_Directions for this task_. Below are records; please set down exactly the lines from the first through the one containing "PIVOT_X, PIVOT_Y), envelope])".

** start Stored rows **

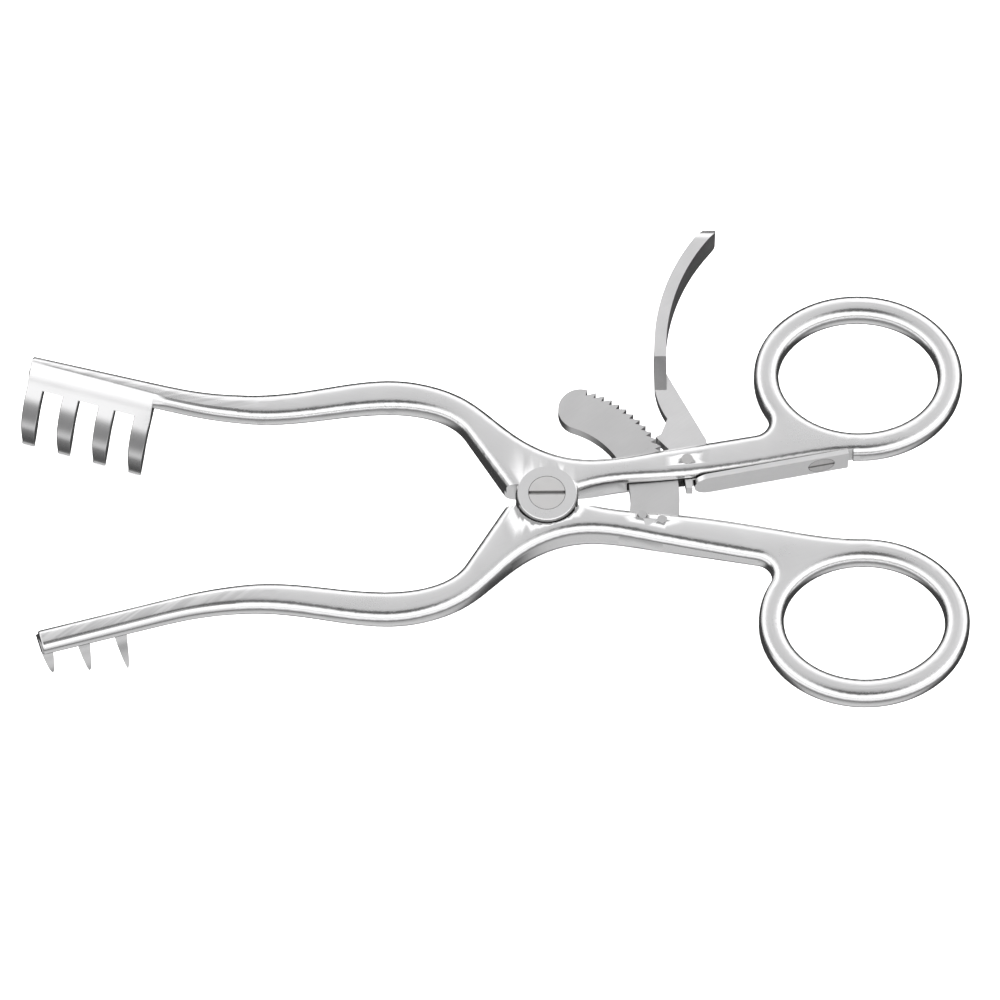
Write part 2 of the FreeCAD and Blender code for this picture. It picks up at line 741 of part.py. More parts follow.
lower_tools = lap_recess("lower", False)
lower_solid = fuse("lower_solid", [lower_blank, lower_row])
lower_trimmed = cut("lower_trimmed", lower_solid, fuse("lower_lap", lower_tools))
lower_joined = fuse("lower_joined", [lower_trimmed, lower_disc])
lower_cuts = [cylinder("screw_seat", "Sizes.screw_shank_radius", TOP), root_slot]
lower_cuts += [rivet(name, reach, "way") for name, reach in RIVETS]
three_prong_arm = cut("three_prong_arm", lower_joined, fuse("lower_cuts", lower_cuts))

rack_rivets = common("rack_rivets", [
    fuse("rivet_rods", [rivet(name, reach, "rod") for name, reach in RIVETS]), envelope])
lever_pin = common("lever_pin", [
    cylinder("pin_rod", "Sizes.lever_pin_radius", TOP, PIVOT_X, PIVOT_Y), envelope])


# Joint screw: turned head and shank, slotted across the head

joint_screw = body_named("joint_screw")
screw_profile = sketch_on(joint_screw, "joint_screw_profile", "XZ_Plane")
head_base = f"{TOP} - Sizes.screw_head_height"
draw_outline(screw_profile, [
    ("0", "0"),
    ("Sizes.screw_shank_radius", "0"),
    ("Sizes.screw_shank_radius", head_base),
    ("Sizes.screw_head_radius", head_base),
    ("Sizes.screw_head_radius", TOP),
    ("0", TOP),
])
revolve(joint_screw, "joint_screw_turning", screw_profile)
screw_slot = sketch_on(joint_screw, "joint_screw_slot", "YZ_Plane")
draw_outline(screw_slot, [
    ("-Sizes.screw_slot_width / 2", f"{TOP} - Sizes.screw_slot_depth"),
    ("Sizes.screw_slot_width / 2", f"{TOP} - Sizes.screw_slot_depth"),
    ("Sizes.screw_slot_width / 2", f"{TOP} + Sizes.screw_slot_depth"),
    ("-Sizes.screw_slot_width / 2", f"{TOP} + Sizes.screw_slot_depth"),
])
pocket_through(joint_screw, "joint_screw_slot_cut", screw_slot)


# Ratchet rack: curved bar with a round free end and saw teeth on its outer rim

def polar(radius, angle):
    return (f"{radius} * cos({angle})", f"{radius} * sin({angle})")


ratchet_rack = body_named("ratchet_rack")
rack_profile = sketch_on(ratchet_rack, "rack_profile", "XY_Plane", MIDDLE)
INNER, TIP, OUTER = "Sizes.rack_inner_radius", "Sizes.rack_tip_radius", RACK_OUTER
FREE, ROOT = "Sizes.rack_free_angle", "Sizes.rack_root_angle"
LAST = "(Sizes.rack_free_angle - Sizes.rack_teeth * Sizes.tooth_pitch_angle)"
draw_outline(rack_profile, [
    polar(INNER, ROOT),
    polar(OUTER, ROOT),
    polar(OUTER, LAST),
    polar(TIP, LAST),
    polar(TIP, FREE),
    polar(INNER, FREE),
], {1: OUTER, 3: TIP, 4: "half turn", 5: f"-{INNER}"})
pad(ratchet_rack, "rack_plate", rack_profile, "Sizes.rack_thickness")
tooth_gap = sketch_on(ratchet_rack, "tooth_gap", "XY_Plane", MIDDLE)
NEXT = "(Sizes.rack_free_angle - Sizes.tooth_pitch_angle)"
DEEP = "(Sizes.rack_tip_radius - Sizes.tooth_depth)"
CLEAR = "(Sizes.rack_tip_radius + Sizes.tooth_depth / 4)"
draw_outline(tooth_gap, [
    polar(DEEP, FREE),
    polar(TIP, NEXT),
    polar(CLEAR, NEXT),
    polar(CLEAR, FREE),
])
gap_cut = pocket_through(ratchet_rack, "tooth_gap_cut", tooth_gap)
teeth = ratchet_rack.newObject("PartDesign::PolarPattern", "teeth")
teeth.Originals = [gap_cut]
teeth.Axis = (tooth_gap, ["N_Axis"])
teeth.Reversed = True
teeth.setExpression("Angle", "Sizes.tooth_pitch_angle * (Sizes.rack_teeth - 1)")
teeth.setExpression("Occurrences", "Sizes.rack_teeth")
ratchet_rack.Tip = teeth
rack_holes = sketch_on(ratchet_rack, "rack_rivet_holes", "XY_Plane", MIDDLE)
for name, reach in RIVETS:
    spot = polar(reach, "Sizes.rivet_angle")
    centre = point(sheet.evalExpression(spot[0]), sheet.evalExpression(spot[1]))
    number = rack_holes.addGeometry(Part.Circle(centre, Vector(0, 0, 1), size("rivet_radius")), False)
    rack_holes.addConstraint(Sketcher.Constraint("Radius", number, size("rivet_radius")))
    rack_holes.renameConstraint(rack_holes.ConstraintCount - 1, f"{name}_radius")
    rack_holes.setExpression(f"Constraints.{name}_radius", "Sizes.rivet_radius")
    rack_holes.addConstraint(Sketcher.Constraint("DistanceX", -1, 1, number, 3, centre.x))
    rack_holes.renameConstraint(rack_holes.ConstraintCount - 1, f"{name}_x")
    rack_holes.setExpression(f"Constraints.{name}_x", spot[0])
    rack_holes.addConstraint(Sketcher.Constraint("DistanceY", number, 3, -1, 1, -centre.y))
    rack_holes.renameConstraint(rack_holes.ConstraintCount - 1, f"{name}_y")
    rack_holes.setExpression(f"Constraints.{name}_y", f"-({spot[1]})")
pocket_through(ratchet_rack, "rack_rivet_hole_cut", rack_holes)


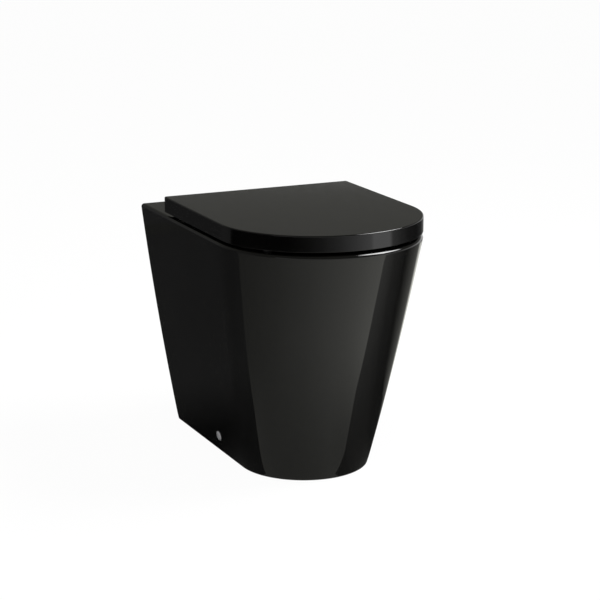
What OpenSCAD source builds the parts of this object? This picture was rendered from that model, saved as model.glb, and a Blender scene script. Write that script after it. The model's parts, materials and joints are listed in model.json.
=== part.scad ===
// Floor-standing toilet: a back-to-wall pan with a soft-close seat and lid.
// X runs across, Y runs back to the wall and Z runs up from the floor.

/* [Pan] */
// Width across the rim
pan_w = 370; // [356:2:390]
// Length from the wall to the front of the rim
pan_l = 560; // [545:5:580]
// Height of the rim above the floor
pan_h = 430; // [420:5:460]
// Length of the rounded front at the rim
rim_nose_l = 190; // [175:5:200]
// Width of the foot on the floor
foot_w = 235; // [225:5:255]
// Length of the foot from the wall
foot_l = 437; // [425:1:450]
// Length of the rounded front at the floor
foot_nose_l = 120; // [110:5:130]
// How far the walls swell out halfway up
wall_bow = 3.5; // [1:0.5:6]
// Thickness of the skirt walls
wall_t = 12; // [10:1:14]
// Thickness of the deck and the rim
deck_t = 16; // [13:1:20]
// Radius of the rim's rounded edges
edge_r = 6; // [3:0.5:8]
// Radius of the upright corners at the wall
corner_r = 5; // [3:1:8]
// Width of the flange round the inside of the foot
flange_w = 28; // [22:1:30]
// Height of the flange round the inside of the foot
flange_h = 14; // [10:1:18]

/* [Bowl] */
// Width of the bowl inside the rim
bowl_w = 278; // [270:2:284]
// Length of the bowl inside the rim
bowl_l = 327; // [320:1:332]
// Width of the rim at the front
rim_front_w = 37; // [34:1:42]
// Length of the rounded front of the bowl
bowl_nose_l = 175; // [165:5:185]
// Radius of the bowl's rear corners
bowl_corner_r = 105; // [90:5:115]
// Depth of the flush ledge below the rim
ledge_depth = 52; // [48:1:56]
// Width of the flush ledge
ledge_w = 12; // [8:1:14]
// Thickness of the bowl wall
bowl_t = 10; // [8:0.5:12]

/* [Trap and outlet] */
// Width of the water way through the trap
trap_d = 80; // [76:1:84]
// Thickness of the trap wall
trap_t = 9; // [7:0.5:10]
// Width of the sump at the bottom of the bowl
sump_d = 88; // [86:1:92]
// Height of the sump's centre
sump_z = 115; // [110:1:120]
// Distance from the wall to the sump's centre
sump_l = 325; // [320:1:328]
// Straight run from the sump's centre to the first bend
sump_run = 26; // [24:1:28]
// Bend radius under the bowl
low_bend_r = 80; // [78:1:82]
// Bend radius over the weir
weir_bend_r = 50; // [48:1:54]
// Straight riser between the two bends
riser_l = 6; // [4:1:8]
// Height of the outlet's centre
outlet_z = 180; // [178:1:185]
// Outside diameter of the outlet spigot
outlet_d = 102; // [100:1:106]
// Inside diameter of the outlet spigot
outlet_bore_d = 86; // [84:1:88]
// Distance from the wall to the end of the outlet
outlet_gap = 40; // [30:1:50]

/* [Flush inlet] */
// Height of the inlet's centre
inlet_z = 330; // [328:1:334]
// Diameter of the socket for the inlet seal
inlet_d = 55; // [53:1:57]
// Thickness of the inlet wall
inlet_t = 8.5; // [7:0.5:9]
// Diameter of the water way behind the seal
inlet_way_d = 48; // [44:1:50]
// Depth of the socket for the inlet seal
inlet_socket_l = 35; // [25:1:45]
// Distance from the wall to the end of the inlet
inlet_gap = 18; // [14:1:24]
// Diameter of the flush pipe that the seal takes
flush_pipe_d = 45; // [40:1:46]
// Width of the flush slot in the back of the bowl
slot_w = 110; // [90:5:120]
// Height of the flush slot
slot_h = 14; // [10:1:16]

/* [Seat and lid] */
// Gap beside the lid, in from the rim's sides
lid_side_gap = 1.3; // [0.5:0.1:3]
// Gap in front of the lid, in from the rim's front
lid_front_gap = 5; // [2:0.5:8]
// Length of the rounded front of the lid
lid_nose_l = 174; // [165:1:185]
// Air gap between the rim and the lid's lower edge
lid_air = 5.3; // [4:0.1:7]
// Thickness of the lid's top
lid_t = 4.5; // [3.5:0.1:5]
// Thickness of the lid's rim wall
lid_wall_t = 4.5; // [3.5:0.1:5]
// Radius of the lid's edges
lid_edge_r = 2; // [1:0.1:3]
// Radius of the lid's rear corners
lid_corner_r = 4; // [2:0.5:8]
// Thickness of the seat
seat_t = 18.5; // [17:0.5:20]
// Height of the seat's rest pads
seat_pad_h = 6; // [5:0.5:7]
// Height of the lid's rest pads
lid_pad_h = 4.5; // [4:0.5:6]
// Gap between the seat and the lid's rim wall
seat_gap = 1.5; // [1:0.1:3]
// Width of the opening in the seat
opening_w = 224; // [215:1:232]
// Length of the opening in the seat
opening_l = 271; // [262:1:278]
// Width of the seat at its front
seat_front_w = 58; // [54:1:64]
// Length of the rounded front of the opening
opening_nose_l = 150; // [135:5:165]
// Radius of the opening's rear corners
opening_corner_r = 85; // [70:5:95]
// Radius of the seat's rear corners
seat_corner_r = 14; // [8:1:20]
// Radius of the seat's outer edge
seat_edge_r = 4; // [2:0.5:5]
// Radius of the seat's edge round the opening
seat_lip_r = 8; // [4:0.5:9]
// Diameter of the seat's rest pads
seat_pad_d = 14; // [10:1:18]
// Diameter of the lid's rest pads
lid_pad_d = 12; // [8:1:16]
// Distance from the front of the rim to the rear pads
rear_pad_l = 340; // [320:5:360]
// Width of the seat behind the opening
seat_rear_w = 65; // [58:1:70]

/* [Hinges] */
// Distance between the two hinges
hinge_pitch = 155; // [145:1:165]
// Distance from the front of the rim to the hinges
hinge_l = 450; // [445:1:458]
// Height of the hinge axis above the rim
hinge_h = 22; // [21:0.5:23]
// Diameter of the hinge knuckles
knuckle_d = 16; // [15:0.5:17]
// Length of each knuckle on the seat and the lid
knuckle_l = 23.5; // [20:0.5:25]
// Length of the knuckle on each post
post_knuckle_l = 18; // [16:0.5:20]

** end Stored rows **

_Completed exercise_.
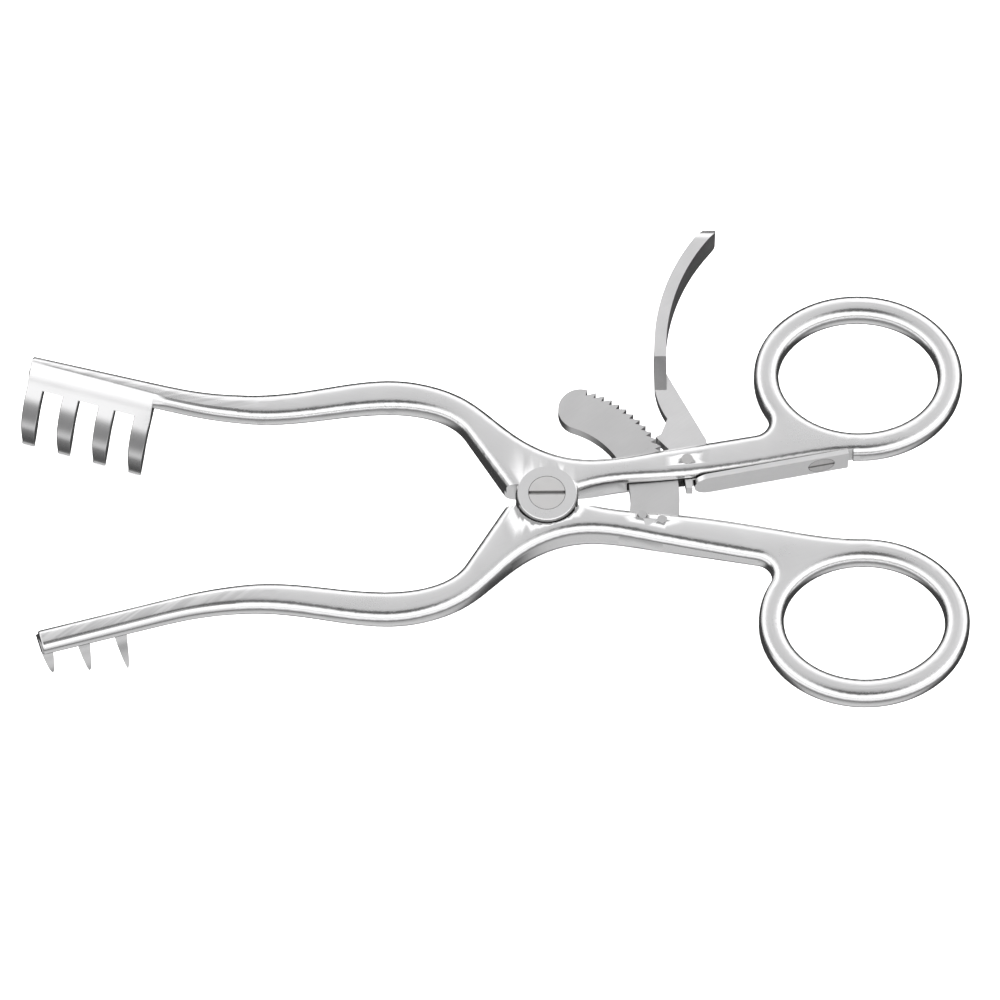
Write part 2 of the FreeCAD and Blender code for this picture. It picks up at line 741 of part.py. More parts follow.
lower_tools = lap_recess("lower", False)
lower_solid = fuse("lower_solid", [lower_blank, lower_row])
lower_trimmed = cut("lower_trimmed", lower_solid, fuse("lower_lap", lower_tools))
lower_joined = fuse("lower_joined", [lower_trimmed, lower_disc])
lower_cuts = [cylinder("screw_seat", "Sizes.screw_shank_radius", TOP), root_slot]
lower_cuts += [rivet(name, reach, "way") for name, reach in RIVETS]
three_prong_arm = cut("three_prong_arm", lower_joined, fuse("lower_cuts", lower_cuts))

rack_rivets = common("rack_rivets", [
    fuse("rivet_rods", [rivet(name, reach, "rod") for name, reach in RIVETS]), envelope])
lever_pin = common("lever_pin", [
    cylinder("pin_rod", "Sizes.lever_pin_radius", TOP, PIVOT_X, PIVOT_Y), envelope])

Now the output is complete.